Background information
- Born: Roberta Evelyn Martin February 12, 1907 Helena, Arkansas, U.S.
- Died: January 18, 1969 (aged 61) Mercy Hospital, Chicago, Illinois, U.S.
- Genres: Gospel music
- Occupations: Vocalist, composer
- Instrument: Piano
- Years active: 1930s–1969
- Labels: Apollo, Savoy
- Formerly of: The Roberta Martin Singers

= Roberta Martin =

American gospel musician and choral organizer (1907–1969)

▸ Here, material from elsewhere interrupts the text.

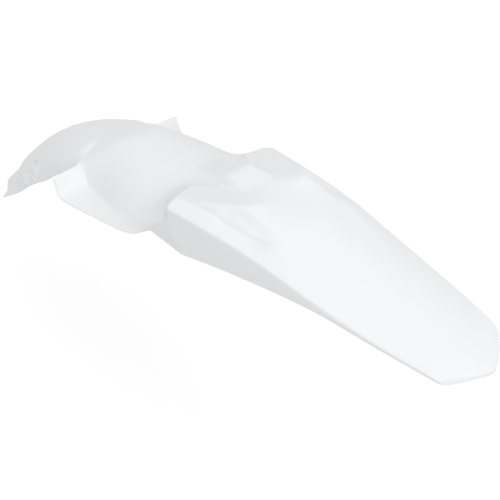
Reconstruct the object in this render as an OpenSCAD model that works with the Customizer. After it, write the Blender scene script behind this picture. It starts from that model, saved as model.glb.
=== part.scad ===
// Rear fender of an off-road motorcycle: one moulded shell, mirrored about the plane y = 0.
// X runs to the rear, Y to the vehicle's right and Z up. The sizes are measured from the
// point between the top edges of the two wings, at their front. The finished part is
// moved so that the middle of its box is at 0,0,0.

/* [Nose] */
// How far the nose reaches ahead of the wings
nose_reach = 158; // [130:1:185]
// How far the nose hangs below the wings
nose_drop = 182; // [150:1:215]
// Half width of the nose near the wings
nose_half = 70; // [62:1:76]
// Half width of the nose at its front end
nose_end_half = 61; // [54:1:68]
// Height of the crown between the wings
crown_rise = 29; // [20:1:40]
// Diameter of the two bolt holes in the nose
bolt_d = 7; // [4:0.1:9]
// Place of the bolt holes along the nose, from 0 at its end to 1 at the wings
bolt_along = 0.41; // [0.3:0.01:0.55]

/* [Wings] */
// Half width over the two wings
wing_half = 119; // [112:1:128]
// Depth of the lip along the wings' outer edge
wing_lip = 23; // [16:1:30]

/* [Arms and notch] */
// Distance of the arm tips behind the wings
arm_x = 171; // [162:1:182]
// Half width over the arm tips
arm_half = 104; // [98:1:109]
// Width of an arm at its tip
arm_tip = 19; // [12:1:24]
// Height of the arm tips
arm_z = 86; // [80:1:94]
// Distance of the notch's end behind the wings
notch_x = 254; // [244:1:266]
// Half width of the notch at its end
notch_half = 55; // [46:1:62]
// Height of the plateau behind the notch
plateau_z = 131; // [126:1:138]
// Length of the ramp below the notch's edge
ramp = 22; // [14:1:30]
// Length of the flat pad on the floor of the notch
pad_length = 38; // [28:1:48]
// Depth of the dished flank on top of each arm
arm_dish = 7; // [3:0.5:9]

/* [Tail] */
// Distance of the tail's point behind the wings
tail_x = 605; // [585:1:640]
// Height of the tail's point
tail_z = 133; // [125:1:142]
// Half width of the tail halfway along
tail_mid_half = 90; // [84:1:96]
// Half width of the tail ahead of its end corners
tail_end_half = 71; // [64:1:76]
// Depth of the rolled edge round the tail
tail_edge = 5; // [4:0.5:8]

/* [Shell] */
// Wall thickness of the moulding
wall = 2.8; // [2:0.1:3.4]

/* [Hidden] */

// A station is six points from the centre line to the free edge. c is a point of the
// centre line as x and z, k the crease and r the free edge as x, y and z.
// nose: an arch from the crown to the free edge
nose_out = [0, 0.40, 0.70, 0.88, 0.97, 1];
nose_down = [0, 0.06, 0.27, 0.52, 0.77, 1];
function nose(c, r) = [for (i = [0:5])
  [c[0] + (r[0] - c[0])*nose_down[i], r[1]*nose_out[i], c[1] + (r[2] - c[1])*nose_down[i]]];
// dome: an arch from the crown to the crease, then the skirt
dome_out = [0, 0.35, 0.63, 0.86, 1];
dome_down = [0, 0.06, 0.28, 0.60, 1];
function dome(c, k, r) = [for (i = [0:4])
  [c[0] + (k[0] - c[0])*dome_down[i], k[1]*dome_out[i], c[1] + (k[2] - c[1])*dome_down[i]], r];
// tail: a crowned top between the edges, then the side wall of depth d
function tail(c, k, d) = [
  for (s = [0, 0.4, 0.75]) [c[0] + (k[0] - c[0])*s*s, k[1]*s, c[1] + (k[2] - c[1])*s*s],
  k, k + [2, 0.6, -d/2], k + [2, 0.4, -d]];

nr = nose_reach;
nd = nose_drop;
ne = nose_end_half;
nh = nose_half;
wh = wing_half;
cr = crown_rise;
cut = arm_x - 7;
edge_z = tail_z - 7;
tl = tail_x - notch_x;
stations = [
  // lip, step behind it and body of the nose
  nose([-nr, 5 - nd], [-nr*0.83, ne + 2, 2 - nd]),
  nose([3 - nr, 16 - nd], [-nr*0.77, ne, 14 - nd]),
  nose([9 - nr, 22 - nd], [-nr*0.73, ne, 21 - nd]),
  nose([-nr*0.89, -nd*0.70], [-nr*0.585, (ne + nh)/2 - 1, -nd*0.715]),
  nose([-nr*0.785, -nd*0.50], [-nr*0.47, nh - 3, -nd*0.57]),
  nose([-nr*0.615, -nd*0.255], [-nr*0.335, nh - 1, -nd*0.425]),
  nose([-nr*0.36, cr - 36], [-nr*0.19, nh + 3, -nd*0.236]),
  // flare ahead of the wings and the wings' front edge
  [[-14, 0, cr - 8], [-14, 28, cr - 10], [-14, 50, cr - 17], [-16, 66, 4], [-18, 83, -4], [-15, wh - 18, -4]],
  [[0, 0, cr + 1], [0, 28, cr - 1], [-3, 50, cr - 12], [-3, 66, 6], [-1, 76, 2], [0, wh, 0]],
  // dome and wings
  [[18, 0, cr + 14], [18, 30, cr + 11], [15, 54, cr - 4], [13, 69, 12], [13, 78, -3], [8, wh, 8 - wing_lip]],
  dome([40, cr + 25], [32, 86, -11], [22, wh, -wing_lip]),
  dome([88, cr + 39], [86, 98, 4], [84, wh - 5, 15 - wing_lip]),
  dome([150, cr + 58], [133, 101, 26], [136, wh - 9, 33 - wing_lip]),
  // foot of the ramp round the notch
  [[notch_x - ramp, 0, plateau_z - 9], [notch_x - ramp, 24, plateau_z - 9], [cut, 48, arm_z + 6],
   [cut - 1, arm_half - 19, arm_z - 6], [cut + 6, arm_half - 3, arm_z - 31], [cut - 8, arm_half - 6, arm_z - 60]],
  // edge of the notch, arm tips and front edge of the side walls
  [[notch_x + 8, 0, plateau_z - 3], [notch_x, notch_half, plateau_z], [arm_x - 2, arm_half - arm_tip, arm_z + 5],
   [arm_x + 2, arm_half, arm_z], [arm_x + 11, arm_half, arm_z - 26], [arm_x + 45, arm_half - 1, arm_z - 49]],
  // tail
  [[notch_x + tl*0.188, 0, plateau_z + 5], [notch_x + tl*0.16, notch_half + 13, plateau_z - 3],
   [notch_x + tl*0.131, notch_half + 21, plateau_z - 9], [notch_x + tl*0.103, arm_half - 6, arm_z + 22],
   [notch_x + tl*0.109, arm_half - 5, arm_z - 1], [notch_x + tl*0.109, arm_half - 5, arm_z - 18]],
  tail([notch_x + tl*0.473, tail_z + 3], [notch_x + tl*0.416, tail_mid_half, edge_z - 11], 13),
  tail([notch_x + tl*0.7, tail_z + 2], [notch_x + tl*0.672, tail_mid_half - 10, edge_z - 5], 6),
  tail([tail_x - 45, tail_z + 1], [tail_x - 60, tail_end_half, edge_z], tail_edge),
  // end of the tail and the lower line of its rolled edge
  [[tail_x - 2, 0, tail_z], [tail_x - 12, 25, tail_z - 2], [tail_x - 24, tail_end_half - 26, tail_z - 4],
   [tail_x - 38, tail_end_half - 6, edge_z], [tail_x - 36, tail_end_half - 5.5, edge_z - 2],
   [tail_x - 36, tail_end_half - 6, edge_z - tail_edge]],
  [[tail_x, 0, tail_z - 5], [tail_x - 9, 25, tail_z - 7], [tail_x - 21, tail_end_half - 24, tail_z - 11],
   [tail_x - 32, tail_end_half - 7, edge_z - 6], [tail_x - 32, tail_end_half - 7, edge_z - 7],
   [tail_x - 32, tail_end_half - 7, edge_z - 8]]
];
last = len(stations) - 1;
// stations where the surface folds along its length; it runs on smoothly over the others
fold_at = [0, 1, 2, 13, 14, 19, 20];
// the fold of the wings' front edge fades out up the dome's flank
wing_fold = [1, 1, 0.4, 0, 0, 0];
along = [for (j = [0:5]) [for (s = [0:last])
  s == 8 ? wing_fold[j] : len(search(s, fold_at)) > 0 || (s == 7 && j > 3) ? 0 : 1]];
// cells from each station to the next, and from each of its points to the next
cells_u = [1, 1, 3, 3, 3, 3, 3, 2, 2, 2, 4, 4, 5, 2, 5, 5, 5, 4, 2, 1];
cells_v = [6, 5, 4, 4, 3];

// cubic through p[k] and p[k + 1]; a weight of 0 makes a fold at that point
function lead(p, k, w, h) = k == 0 || k == len(p) - 1 ? w*(p[min(k + 1, len(p) - 1)] - p[max(k - 1, 0)])
  : w*h*(p[k + 1] - p[k - 1])/(norm(p[k + 1] - p[k]) + norm(p[k] - p[k - 1]));
function curve(p, w, k, t) = let(h = norm(p[k + 1] - p[k]), a = lead(p, k, w[k], h), b = lead(p, k + 1, w[k + 1], h))
  (2*t*t*t - 3*t*t + 1)*p[k] + (t*t*t - 2*t*t + t)*a + (3*t*t - 2*t*t*t)*p[k + 1] + (t*t*t - t*t)*b;
lines = [for (j = [0:5]) [for (s = [0:last]) stations[s][j]]];
rows = [for (s = [0:last - 1]) for (i = [0:cells_u[s] - 1]) [for (j = [0:5]) curve(lines[j], along[j], s, i/cells_u[s])],
        stations[last]];
place = [for (s = [0:last - 1]) for (i = [0:cells_u[s] - 1]) s + i/cells_u[s], last];
// across a station the dome is an arch, and the tail folds at its shoulder
function across(s) = [1, 1, s == 13 || s == 14 ? 0 : 1, s > 12 ? 0 : 1, 0, 0];
function blend(k) = let(a = across(floor(k)), b = across(ceil(k))) a + (b - a)*(k - floor(k));
function flip(p) = [p[0], -p[1], p[2]];
function half_row(i) = let(p = concat([flip(rows[i][1])], rows[i]), w = concat([1], blend(place[i])))
  [for (j = [0:4]) for (c = [0:cells_v[j] - 1]) curve(p, w, j + 1, c/cells_v[j]), rows[i][5]];
// the raised pad on the notch's floor: a flat top behind a steeper run up the dome
function step(t) = let(u = min(max(t, 0), 1)) u*u*(3 - 2*u);
function pad(p) = let(d = notch_x - ramp - p[0], top = plateau_z - 9 - d*0.14 - 0.5*max(d - pad_length, 0))
  d < 0 || p[0] < arm_x - 55 ? 0 : max(top - p[2], 0)*step((35 - d/6 - abs(p[1]))/10);
// the dished flank between the plateau and the outer part of each arm
function dish(p) = arm_dish*step((p[0] - arm_x - 45)/35)*step((notch_x + 68 - p[0])/35)
  *step((abs(p[1]) - notch_half - 2 - 0.35*max(notch_x - p[0], 0))/11)*step((arm_half - 4 - abs(p[1]))/28);
function formed(p) = p + [0, 0, pad(p) - dish(p)];
halves = [for (i = [0:len(rows) - 1]) [for (p = half_row(i)) formed(p)]];
nu = len(halves);
nhalf = len(halves[0]);
nv = 2*nhalf - 1;
outer = [for (i = [0:nu - 1]) [for (j = [0:nv - 1])
  j < nhalf - 1 ? flip(halves[i][nhalf - 1 - j]) : halves[i][j - nhalf + 1]]];
// the inner face lies one wall thickness below the outer one
function normal(i, j) = let(n = cross(outer[min(i + 1, nu - 1)][j] - outer[max(i - 1, 0)][j],
                                      outer[i][min(j + 1, nv - 1)] - outer[i][max(j - 1, 0)])) n/norm(n);
inner = [for (i = [0:nu - 1]) [for (j = [0:nv - 1]) outer[i][j] - wall*normal(i, j)]];

// faces between two neighbouring rows of points, wound to face outwards
skin = nu*nv;
function at(i, j) = i*nv + j;
function quad(a, b, c, d) = [[a, b, c], [a, c, d]];
faces = [
  for (i = [0:nu - 2]) for (j = [0:nv - 2]) each quad(at(i, j), at(i, j + 1), at(i + 1, j + 1), at(i + 1, j)),
  for (i = [0:nu - 2]) for (j = [0:nv - 2])
    each quad(skin + at(i, j), skin + at(i + 1, j), skin + at(i + 1, j + 1), skin + at(i, j + 1)),
  for (i = [0:nu - 2]) each quad(at(i, 0), at(i + 1, 0), skin + at(i + 1, 0), skin + at(i, 0)),
  for (i = [0:nu - 2]) each quad(at(i + 1, nv - 1), at(i, nv - 1), skin + at(i, nv - 1), skin + at(i + 1, nv - 1)),
  for (j = [0:nv - 2]) each quad(at(0, j + 1), at(0, j), skin + at(0, j), skin + at(0, j + 1)),
  for (j = [0:nv - 2])
    each quad(at(nu - 1, j), at(nu - 1, j + 1), skin + at(nu - 1, j + 1), skin + at(nu - 1, j))
];
// the smooth surface itself: k is a station number and m a point number, both with parts
function skin_at(k, m) = let(r = [for (j = [0:5]) curve(lines[j], along[j], floor(k), k - floor(k))])
  curve(concat([flip(r[1])], r), concat([1], blend(k)), floor(m) + 1, m - floor(m));
// bolt holes square to the flanks of the nose
bolt_k = 2 + 6*bolt_along;
bolt_at = skin_at(bolt_k, 2.65);
bolt_turn = cross(skin_at(bolt_k + 0.1, 2.65) - skin_at(bolt_k - 0.1, 2.65),
                  skin_at(bolt_k, 2.75) - skin_at(bolt_k, 2.55));
module nose_bores()
  for (s = [-1, 1]) scale([1, s, 1]) translate(bolt_at)
    rotate([0, acos(bolt_turn[2]/norm(bolt_turn)), atan2(bolt_turn[1], bolt_turn[0])])
      cylinder(d = bolt_d, h = 24, center = true, $fn = 48);
// the frame's origin is the middle of the whole fender
middle = [(tail_x - nose_reach)/2, 0, (plateau_z + 6 - nose_drop)/2];
module rear_fender() color([0.93, 0.93, 0.94]) translate(-middle) difference() {
  polyhedron([for (r = outer) each r, for (r = inner) each r], faces, convexity = 10);
  nose_bores();
}

rear_fender();
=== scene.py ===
# %% [markdown]
# # Rear fender of an off-road motorcycle
# One moulded plastic shell, about 760 mm long and under 3 mm thick. It has a curved nose in front, an
# arched middle with a wing on each side, two arms round a notch for the seat, and a long crowned tail. The
# CAD model gives the frame, so every size here is in its millimetres and turned into metres at the end.

# %% Tools and frame
import math
import bpy
import bmesh
import numpy as np
from mathutils import Matrix, Vector


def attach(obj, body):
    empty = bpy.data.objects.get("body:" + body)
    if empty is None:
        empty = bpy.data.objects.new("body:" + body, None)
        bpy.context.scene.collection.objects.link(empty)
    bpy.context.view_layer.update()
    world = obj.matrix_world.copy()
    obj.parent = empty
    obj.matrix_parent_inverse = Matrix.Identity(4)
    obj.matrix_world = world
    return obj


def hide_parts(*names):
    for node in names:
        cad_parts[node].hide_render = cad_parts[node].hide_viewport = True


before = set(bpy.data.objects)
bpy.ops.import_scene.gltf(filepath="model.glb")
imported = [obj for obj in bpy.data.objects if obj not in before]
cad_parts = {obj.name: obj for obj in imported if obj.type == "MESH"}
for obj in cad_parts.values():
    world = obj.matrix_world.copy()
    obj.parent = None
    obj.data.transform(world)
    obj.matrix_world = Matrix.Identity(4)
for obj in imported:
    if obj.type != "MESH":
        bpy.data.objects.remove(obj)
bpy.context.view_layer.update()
MM = 0.001

# %% [markdown]
# ## Main sizes
# The names are those of the CAD source, so a size is read the same way in both. The shell could also be
# modelled freely and scaled, but then no size could be set by itself. The sizes start at the point between
# the wings' front edges, and `MIDDLE` moves the finished mesh to the frame's own origin.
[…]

Roberta Evelyn Martin (February 12, 1907 – January 18, 1969) was an American gospel composer, singer, pianist, arranger and choral organizer, helped launch the careers of many other gospel artists through her group, The Roberta Martin Singers.

==Early years==

Born in Helena, Arkansas, on February 12, 1907, Martin moved to Chicago with her family in 1917, where she studied piano. Although a high school teacher inspired her to dream of becoming a concert pianist, her future course was changed after accompanying the Young People's Choir at Ebenezer Baptist Church. She came into contact with Thomas A. Dorsey, known as the Father of Gospel Music, through her work as the pianist for the youth choir. With Dorsey's help, she and Theodore Frye organized the Martin-Frye Quartet, a youth group consisting of Eugene Smith, Norsalus McKissick, Robert Anderson, James Lawrence, Willie Webb and Romance Watson, in 1933. Martin renamed the group the Roberta Martin Singers in 1936 and added Bessie Folk, Myrtle Scott and Delois Barrett Campbell to the group in the 1940s. The group set the standard for the gospel choir and mixed group, and had an extremely successful recording career, featuring such hits as "Only A Look," and "Grace."

Most of these songs were published by Roberta Martin Studio of Music, a publishing house in Chicago that she incorporated in 1939, and would eventually publish outstanding compositions by gospel artists ranging from Professor Alex Bradford to James Cleveland. Her first composition, "Try Jesus, He Satisfies," was an immediate hit in 1943.

==Musical career==

The theme song of the Roberta Martin Singers is "Only A Look." It was always sung at the opening of their concerts, at their annual Anniversary Program in Chicago, and was recorded on the Apollo label with Bessie Folk with Delois Barrett as lead soloists and later on the Savoy label with Delois Barrett as lead vocalist.

Martin complemented her group's performance with her piano accompaniment, which often dictated the rhythm and pace of the song or commented on it by responding to or accenting a singer's performance. Martin's piano style reflected the influence of Holiness artists such as Arizona Dranes and her classical training.

The other musical signature of the Roberta Martin Singers was the accompaniment of "Little" Lucy Smith on the Hammond organ. Her droning introductory chord and unique "passes" using the bass pedals set the tone for a meditative experience and became a recognized trademark of a "Roberta Martin gospel song".

Martin briefly retired from music in the 1960s due in part to her battle with cancer, but came back to record her final album Praise God (from whom all blessings flow), and her vocal recording, "I Have Hope", which was written by her friend Jessie Jimerson ( Jessie Jimerson-Phillips).

Her group disbanded upon her death in 1969, but the surviving members continued to perform as a group in reunion concerts into the 21st century. Many of the members later had solo careers, such as Delois Barrett and Gloria Griffin, who was the composer of the classic gospel song "God Specializes", made famous by the Roberta Martin Singers in concerts and recordings.

==Death and legacy==

Roberta Martin died of cancer on January 18, 1969, at the age of 61, at Mercy Hospital, Chicago. Her funeral attracted over 50,000 mourners.

During her lifetime, she had composed about seventy songs, arranged and published 280 gospel songs, and reached and inspired thousands of listeners selling sheet music. Her compositions include "He Knows Just How Much We Can Bear," and "God Is Still on the Throne" (1959), "Let It Be" (1950), and "Just Jesus and Me" (1966). Martin earned six Gold records.

The Roberta Martin Singers sang at Gian-Carlo Menotti's Spoleto Festival of Two Worlds in Spoleto, Italy, in 1963. She helped develop a distinctive gospel-piano style which had a special sound that integrated, for the first time, men and women into the gospel chorus during the mid-1940s.

On July 15, 1998, the United States Postal Service issued a 32 cent commemorative stamp honoring Martin's influence. The stamp was one of four honoring gospel women. The other women honored were Mahalia Jackson, Clara Ward, and Sister Rosetta Tharpe.